Her father married three times and had children with each of his wives. There is not much known about his two other wives, but it seems as though his children prior to his third marriage did well, with some living long lives.
Belle's full siblings had rough lives. One of her brothers died in the Civil War, another was shot for stealing horses, and her youngest seemed to disappear.
Belle would marry a similar amount of times and have two children.
Those children would also lead hard lives that ended in terrible ways.
Family Tree Chart
John Shirley (1794 - 1876) - He was born in Virginia and would move west. He married three times and had many children. His third wife would be the mother of Belle Starr.
Elizabeth Pennington (1816 - 1894) - She was the third wife of John and the wife he would have the most children with.
Jim Reed (1845 - 1874) - He was an outlaw who rode with the James-Younger Gang. The couple had two children together. Belle would leave him after learning he was seeing another woman. He would eventually be killed like most outlaws were.
Bruce Younger (1853 - 1889) - He was married to Belle for three weeks. He was related to the men who rode in the James-Younger Gang but did not participate in their activities. He died at the age of 40 years old without any money.
Sam Starr (1859 - 1886) - He was the third husband to Belle Starr, and it would be during their marriage that she would become an infamous outlaw. He was shot and killed in 1886. The couple did not have any children.
Jim July (1861 - 1890) - He would be the final husband of Belle. The couple did not have any children, and after her death in 1889, he would die the following year.

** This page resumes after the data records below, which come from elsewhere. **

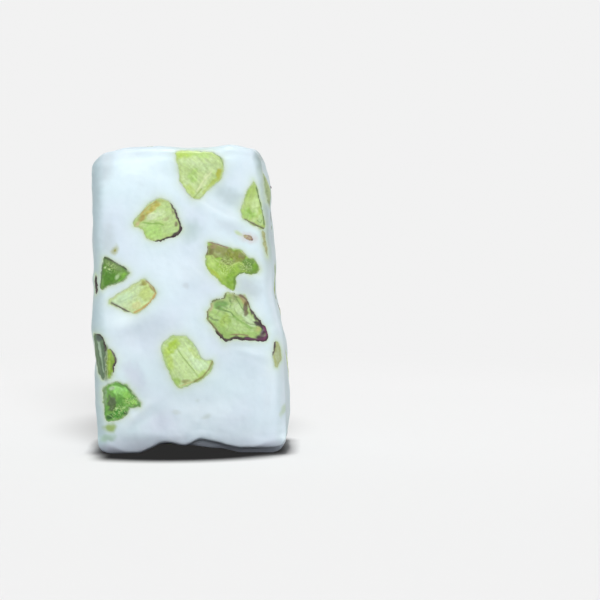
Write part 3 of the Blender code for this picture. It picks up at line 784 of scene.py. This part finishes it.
def kernel_fields(kernel, flat):
    """Return the noise fields of a kernel's broken face and its places on the bar."""
    along, beside = turned(flat[:, 0], flat[:, 1], look_of(kernel.name)[3])
    height = np.full(len(flat), kernel.seed)
    spots = np.stack((along, beside, height), 1)
    return {"fibres": noise_field(np.stack((along / 6.0, beside, height), 1), 0.36),
            "strands": noise_field(np.stack((along / 4.0, beside, height), 1), 0.17, 4.0),
            "clouds": noise_field(spots, 2.2, 2.0), "uneven": noise_field(spots, 0.7, 6.0),
            "grains": noise_field(spots, 0.38, 9.0), "specks": noise_field(spots, 0.16, 13.0),
            "creases": np.exp(-(noise_field(spots, 1.3, 17.0) / CREASE_WIDTH) ** 2),
            "x": kernel.middle[0] + flat[:, 0] * kernel.sideways[0],
            "z": kernel.middle[2] + flat[:, 1] * kernel.upward[2]}


def grit_share(kernel, fields):
    """Return where a kernel's break is crumbly."""
    share = np.zeros(len(fields["x"]))
    for across, up, reach in GRIT.get(kernel.name, ()):
        away = np.hypot(fields["x"] - across, fields["z"] - up)
        share = np.maximum(share, smooth_share((reach - away) / 0.8))
    return share


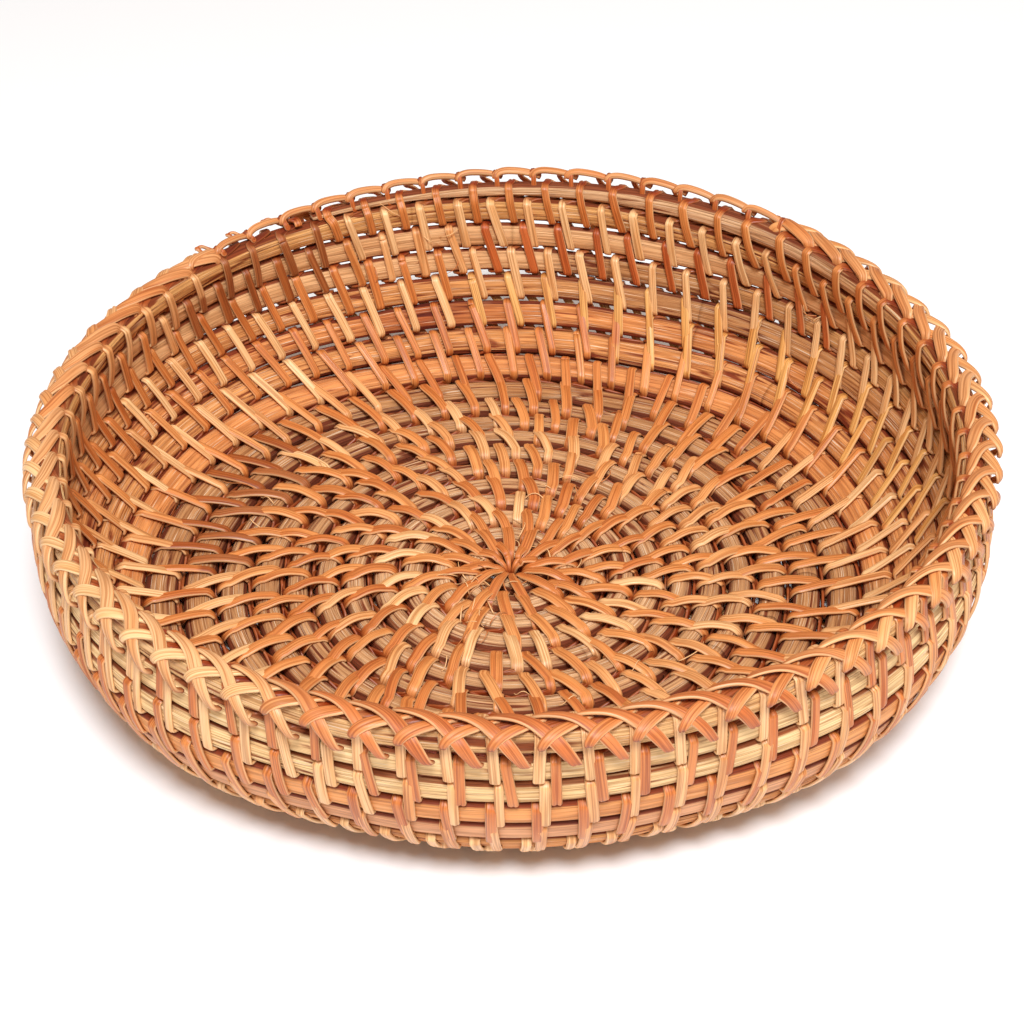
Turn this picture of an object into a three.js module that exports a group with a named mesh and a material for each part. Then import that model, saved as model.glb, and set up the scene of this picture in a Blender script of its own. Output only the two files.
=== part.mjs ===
// Coiled cane winnowing basket, in millimetres, +Z up, standing on z = 0.
// One long foundation rod winds outwards from the eye of the floor and then up the
// wall. Lashing binds each course to the one inside it, and a plait finishes the rim.
import * as THREE from "three";

// Coil: one course is a rod and the gap beside it, measured along the inner surface.
const COURSE = 7.8;
const FIRST_COURSE_EDGE = 3.0;
const GAP = 1.4;
const ROD_THICKNESS = 6.2;
const STEPS_PER_TURN = 24;
const BUTT_GAP = 0.35;

// Bowl: flat floor, then a curve whose slope eases into a wall just past upright.
const FLAT_RADIUS = 82;
const CURVE_COURSES = 9.1;
const WALL_SLOPE = THREE.MathUtils.degToRad(91.2);
const EYE_OFFSET = new THREE.Vector2(-0.5, 2.0);
const EYE_OFFSET_RADIUS = 80;

// The sides belly out a little, and the rim dips to either side of the back.
const BELLY = 4.8;
const BELLY_START = 60;
const BELLY_FULL = 97;
const BELLY_EASES = 122;
const BELLY_EASED = 150;
const BELLY_LEFT = 0.3;
const DIP_START = 105;
const DIP_FULL = 150;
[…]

Rose Lee Reed (1868 - 1925) - She lived a rough life and had many children. She used her mother's notoriety to run a brothel. She eventually died in Arizona.
James Edwin Reed (1871 - 1896) - He was the second child of Belle's first marriage. He lived a rough life until his mother's death. He then turned it around and became a lawman. He was shot in 1896, and the details of his death are somewhat uncertain.
Elizabeth Shirley (1820 - 1858) - She married and had at least four children. She died at the young age of 38 and did not participate in her half-sister's activities.
Mary Ann Shirley (1821 - 1912) - She lived into her 90s and stayed married to the same man until his death in 1861. It is not known if she had any children, but she did not participate in her sister's activities.
Preston Raymond Shirley (1826 - 1892) - He died in the Oklahoma Territory when he was 66 years of age. There is not much known about him.
Charlotte Amanda Shirley (1838 - 1894) - In 1860, Charlotte and her husband lived at North Fork Town, aka Micco, in the Creek Nation, Indian Territory. Coincidentally, this is about 10 miles west of the area known as Younger's Bend, where her sister, May (Shirley), aka Belle Starr, lived two decades later.
John Allison Shirley (1842 - 1863) - He was a bushwhacker during the Civil War. The Following comes from the Carthage Evening Press: Bud Shirley was killed in Sarcoxie during the war having slipped in to visit a family by the name of Stewart. He was accompanied by a man by the name of Morris. The word was given to federal soldiers in camp at Cave Springs, six miles east of Sarcoxie, that the notorious bushwhacker Bud Shirley was in Sarcoxie.
Edwin Benton Shirley (1850 - 1866) - Ed was constantly in trouble and was arrested and charged on many occasions for stealing horses. After moving to Texas with the rest of the family in 1864, Ed continued to be a horse thief. Texas records show that Ed was charged in horse theft cases there on May 3, 1866, and on October 24, 1866. He was shot and killed by a man named Palmer from Collin County in the Chamber Creek Bottom later that year. He was only sixteen years old at the time of his death.
Mansfield Shirley (1852 - 1867) - He was shot and killed in 1867 in a fight with law enforcement officers somewhere in the Indian Territory, and since the family moved from MO to Texas in about 1864, it's possible he died somewhere in Texas.
Cravens John Alva Shirley (1858 - unknown) - Cravens was referred to by the family as "Shug" and later as "Doc." Mystery surrounds this son. Although his name was originally Cravens, the family often referred to the boy as John Alva later on. Aunt Annie, Shirley's ex-slave, reported to the Dallas Times-Herald in her 1894 interview that this boy had not been seen for years and that Mrs. Shirley assumed he was dead.